In the scene where Scottie and Judy, finally remade as Madeleine, kiss, Judy's apartment suddenly becomes the setting of the mission where Scottie and Madeline first kissed as the two sets swirl around them. The actors were on a revolving platform; Jimmy Stewart got a mild but real case of vertigo and fell off the platform at one point. He was probably really relieved that shooting finished three days later, just before Christmas, 1957. (Source)
The Dolly Zoom
If while watching Vertigo you're thinking you should get your glasses prescription checked, then Hitchcock has you right where he wants you. Vertigo marked the introduction of a camera technique called the dolly zoom, which Hitchcock used in a bunch of his films. In a dolly zoom shot, the lens zooms in while the camera moves back, or vice versa. The effect is one of altering normal perception, so that the objects look distorted in their relationship to the background. It's a way of conveying confusion, fear, disorientation, a sense of falling, etc.

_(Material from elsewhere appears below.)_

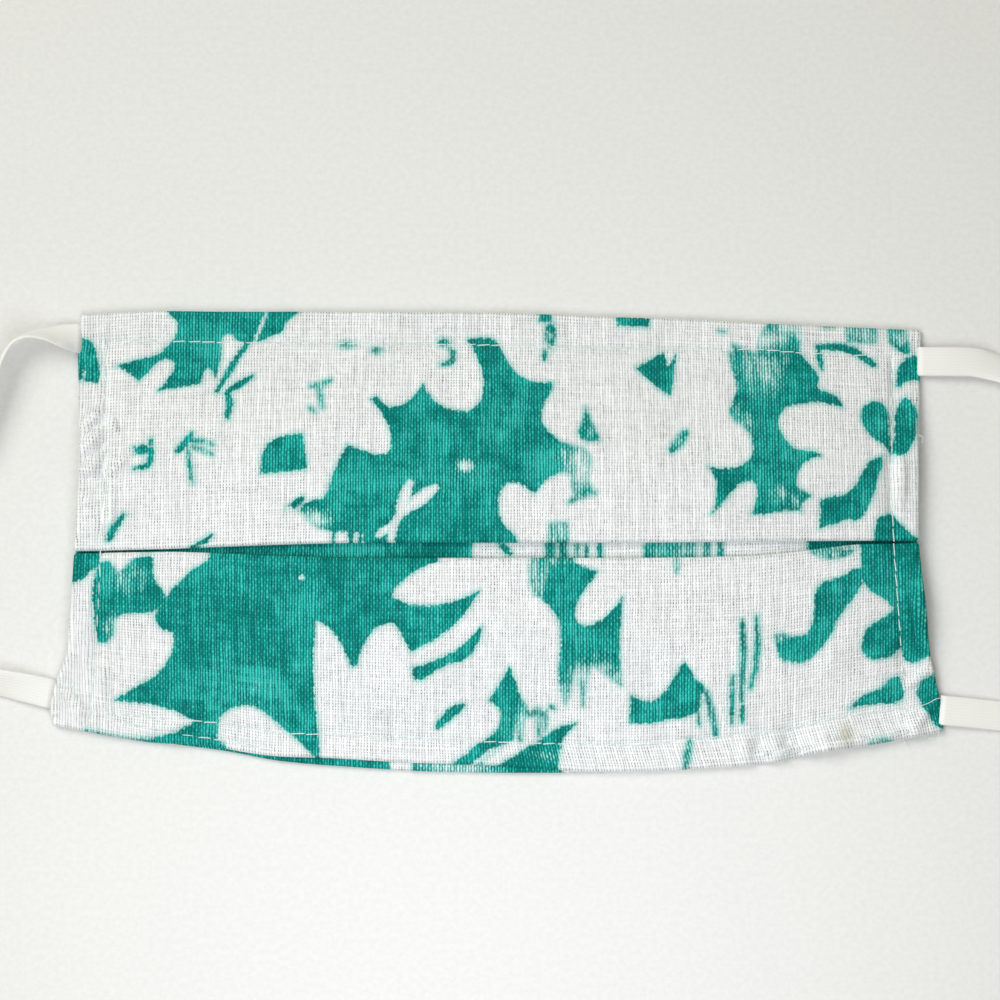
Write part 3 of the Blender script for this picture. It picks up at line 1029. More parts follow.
def ear_band(name, route, material):
    frames = band_frame(route)
    section = band_section()
    points, along = [], [0.0]
    for k, (centre, sideways, outward) in enumerate(frames):
        for across, height in section:
            point = centre + sideways * across + outward * height
            points.append((point.x, point.y, max(point.z, 0.0)))
        if k:
            along.append(along[-1] + (centre - frames[k - 1][0]).length)
    faces = []
    for k in range(len(frames) - 1):
        for n in range(BAND_SIDES):
            m = (n + 1) % BAND_SIDES
            low, high = k * BAND_SIDES, (k + 1) * BAND_SIDES
            faces.append((low + n, low + m, high + m, high + n))
    faces.append(tuple(range(BAND_SIDES))[::-1])
    faces.append(tuple(range((len(frames) - 1) * BAND_SIDES, len(frames) * BAND_SIDES)))
    band = mesh_object(name, points, faces, [material])
    across = np.tile([a for a, _ in section], len(frames))
    add_uv(band.data, across, np.repeat(along, BAND_SIDES))
    turn_outwards(band)
    return band, [tuple(centre * MM) for centre, _, _ in frames]


def turn_outwards(piece):
    """Makes every face of a closed piece point out of it."""
    shape = bmesh.new()
    shape.from_mesh(piece.data)
    bmesh.ops.recalc_face_normals(shape, faces=shape.faces)
    shape.to_mesh(piece.data)
    shape.free()


# ---- Nodes ----


def add_node(tree, kind, inputs=None, **options):
    """A node with its options set, and its inputs set or linked by name or number."""
    node = tree.nodes.new(kind)
    for key, value in options.items():
        setattr(node, key, value)
    for label, value in (inputs or {}).items():
        if isinstance(value, bpy.types.NodeSocket):
            tree.links.new(value, node.inputs[label])
        else:
            node.inputs[label].default_value = value
    return node


def calc(tree, operation, *values):
    return add_node(tree, "ShaderNodeMath", dict(enumerate(values)), operation=operation).outputs[0]


def blend_colour(tree, share, first, second, way="MIX"):
    inputs = {0: share, 6: first, 7: second}
    return add_node(tree, "ShaderNodeMix", inputs, data_type="RGBA", blend_type=way).outputs[2]


def remap(tree, value, low, high, to_low=0.0, to_high=1.0):
    inputs = dict(enumerate((value, low, high, to_low, to_high)))
    return add_node(tree, "ShaderNodeMapRange", inputs, interpolation_type="SMOOTHSTEP").outputs[0]


def stretch(tree, vector, scale, shift=(0, 0, 0)):
    inputs = {0: vector, 1: scale, 2: shift}
    return add_node(tree, "ShaderNodeVectorMath", inputs, operation="MULTIPLY_ADD").outputs[0]


def noise(tree, vector, scale=1.0, detail=2.0, rough=0.5):
    inputs = {"Vector": vector, "Scale": scale, "Detail": detail, "Roughness": rough}
    return add_node(tree, "ShaderNodeTexNoise", inputs).outputs[0]


# ---- Stitches, by Geometry Nodes ----


def curve_line(name, points):
    """A plain line of straight runs through points in millimetres."""
    data = bpy.data.curves.new(name, "CURVE")
    data.dimensions = "3D"
    spline = data.splines.new("POLY")
    spline.points.add(len(points) - 1)
    for target, point in zip(spline.points, points):
        target.co = (point[0] * MM, point[1] * MM, point[2] * MM, 1)
    made = bpy.data.objects.new(name, data)
    bpy.context.scene.collection.objects.link(made)
    return made


def new_tree(name, inputs):
    """A Geometry Nodes tree with named float inputs, and its ends."""
    tree = bpy.data.node_groups.new(name, "GeometryNodeTree")
    tree.interface.new_socket("Geometry", in_out="INPUT", socket_type="NodeSocketGeometry")
    for label, default in inputs:
        socket = tree.interface.new_socket(label, in_out="INPUT", socket_type="NodeSocketFloat")
        socket.default_value = default
    tree.interface.new_socket("Geometry", in_out="OUTPUT", socket_type="NodeSocketGeometry")
    return tree, tree.nodes.new("NodeGroupInput"), tree.nodes.new("NodeGroupOutput")


STITCH_SEED = 5
THREAD_SIDES = 6
STITCH_SINK = 0.25  # share of its thickness that a stitch lies below the cloth at its ends
STITCH_ARC = math.radians(24)  # how far each stitch bends over between its two holes


def stitch_tree(material):
    """Lays a slightly arched thread for every stitch along a curve."""
    inputs = (("Pitch", 0.003), ("Length", 0.0027), ("Thickness", 0.0003), ("Slant", 0.06), ("Sway", 0.05))
    tree, given, result = new_tree("stitch_row", inputs)
    value = given.outputs
    resample = add_node(tree, "GeometryNodeResampleCurve", mode="LENGTH")
    tree.links.new(value["Geometry"], resample.inputs["Curve"])
    tree.links.new(value["Pitch"], resample.inputs["Length"])
    arc = add_node(tree, "GeometryNodeCurveArc", {
        "Resolution": 7, "Radius": 1.0, "Start Angle": (math.pi - STITCH_ARC) / 2, "Sweep Angle": STITCH_ARC,
    }, mode="RADIUS")
    place = add_node(tree, "GeometryNodeTransform", {
        "Geometry": arc.outputs["Curve"], "Translation": (0, -math.cos(STITCH_ARC / 2), 0)})
    chord = 2 * math.sin(STITCH_ARC / 2)
    slim = calc(tree, "DIVIDE", value["Thickness"], value["Length"])
    thread = round_thread(tree, place.outputs["Geometry"], calc(tree, "MULTIPLY", slim, chord / 2))
    stand = add_node(tree, "GeometryNodeTransform", {"Geometry": thread, "Rotation": (math.pi / 2, 0, 0)})
    tangent = add_node(tree, "GeometryNodeInputTangent")
    align = add_node(tree, "FunctionNodeAlignRotationToVector", {"Vector": tangent.outputs["Tangent"]},
                     axis="X", pivot_axis="Z")
    sway = add_node(tree, "FunctionNodeRandomValue", {
        2: calc(tree, "SUBTRACT", value["Slant"], value["Sway"]),
        3: calc(tree, "ADD", value["Slant"], value["Sway"]), "Seed": STITCH_SEED,
    }, data_type="FLOAT")
    swing = add_node(tree, "ShaderNodeCombineXYZ", {"Z": sway.outputs[1]})
    euler = add_node(tree, "FunctionNodeEulerToRotation", {"Euler": swing.outputs["Vector"]})
    swung = add_node(tree, "FunctionNodeRotateRotation", {
        "Rotation": align.outputs["Rotation"], "Rotate By": euler.outputs["Rotation"],
    }, rotation_space="LOCAL")
    scale = calc(tree, "DIVIDE", value["Length"], chord)
    size = add_node(tree, "ShaderNodeCombineXYZ", {"X": scale, "Y": scale, "Z": scale})
    row = add_node(tree, "GeometryNodeInstanceOnPoints", {
        "Points": resample.outputs["Curve"], "Instance": stand.outputs["Geometry"],
        "Rotation": swung.outputs["Rotation"], "Scale": size.outputs["Vector"]})
    return close_tree(tree, row.outputs["Instances"], result, material)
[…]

The dolly zoom is sometimes called the Vertigo effect, and plenty of directors have used it since then. Remember the scene in Jaws where Chief Brody watches the shark kill the boy on the raft? We know you do. That's the dolly zoom.
The Famous Flashback Controversy
Hitchcock thought that the way to build suspense was to give the audience information that the characters didn't have. That way, we know what's about to happen and are on the edge of our seats until the situation's resolved.
His famous example: some people are sitting around a table having a discussion. An unseen bomb under the table goes off and blows everyone to pieces. The audience has 5 seconds of surprise. Now take those same people and same bomb, but show the audience a bomb under the table set to go off at noon. Place a clock in the scene that tells us it's 11:55 AM. Now you've given the audience 5 minutes of terrifying suspense. They're engaged—they want to yell at the screen to warn the people. They don't know what will happen. That's the reaction that Hitch was after: suspense, not surprise.
Judy's flashback in voiceover, where she reveals her and Elster's deception at the bell tower, is the perfect example of Hitch's signature suspense-building move: we know what Scottie doesn't, and we're chewing our fingernails waiting to see if he'll find out and how he'll react. It's a surprise, then, to learn that Hitchcock agreed to release a version without this scene. He screened the film for some of the producers without the scene, and a decision was made to send the film out for processing with the big reveal deleted and the secret only discovered during the final moments of the film. (Source)
There was intense disagreement about it, and at the last minute, the print was recalled and the scene added back in. Journalist Dan Auiler had a chance to interview screenwriter Samuel Taylor, who confirmed that the scene had definitely been in the original script, but that Hitch got "cold feet" about it. An associate producer told Auiler that the Paramount Studios head had screened the film a short time afterward without the reveal, and that everyone hated it, so Balaban forced Hitchcock to restore the scene.
It's hard to know exactly what happened, because years later, Hitchcock never claimed to have cut the scene. In fact he told French director Francois Truffaut: "everybody was shocked when I said, 'I'm going to spill the whole story now,' soon after we started the second story [where Judy enters the film]. I'm going to tell all. They [the studio] said, 'What, give the whole thing away now?' I said, yes." (Source)
Today, most critics agree that without the revelation scene, the film would never have been considered one of the greatest of all time. What's your take on it? There are tons of articles written just about this controversy—great essay topic if you ever need one.
Crime Shouldn't Pay
The producers had some concerns about what foreign censors might think about the fact that Elster managed to murder his wife and get away with it. Hitchcock, therefore, shot an alternate ending set in Midge's apartment at some point after Judy's death.
Midge is anxiously listening to the radio and hears that Elster's fled to Switzerland but the authorities are confident about finding him and extraditing him back to the U.S. She turns off the radio and Scottie walks into the apartment. Wordlessly, she makes him a drink and together they stare out the window at the city below. Apparently, Scottie survived his latest trauma instead of following Judy off the tower.
The film was released in Europe in 1958 with this ending. You can see it on the DVD, but it was never included in the U.S. theatrical release.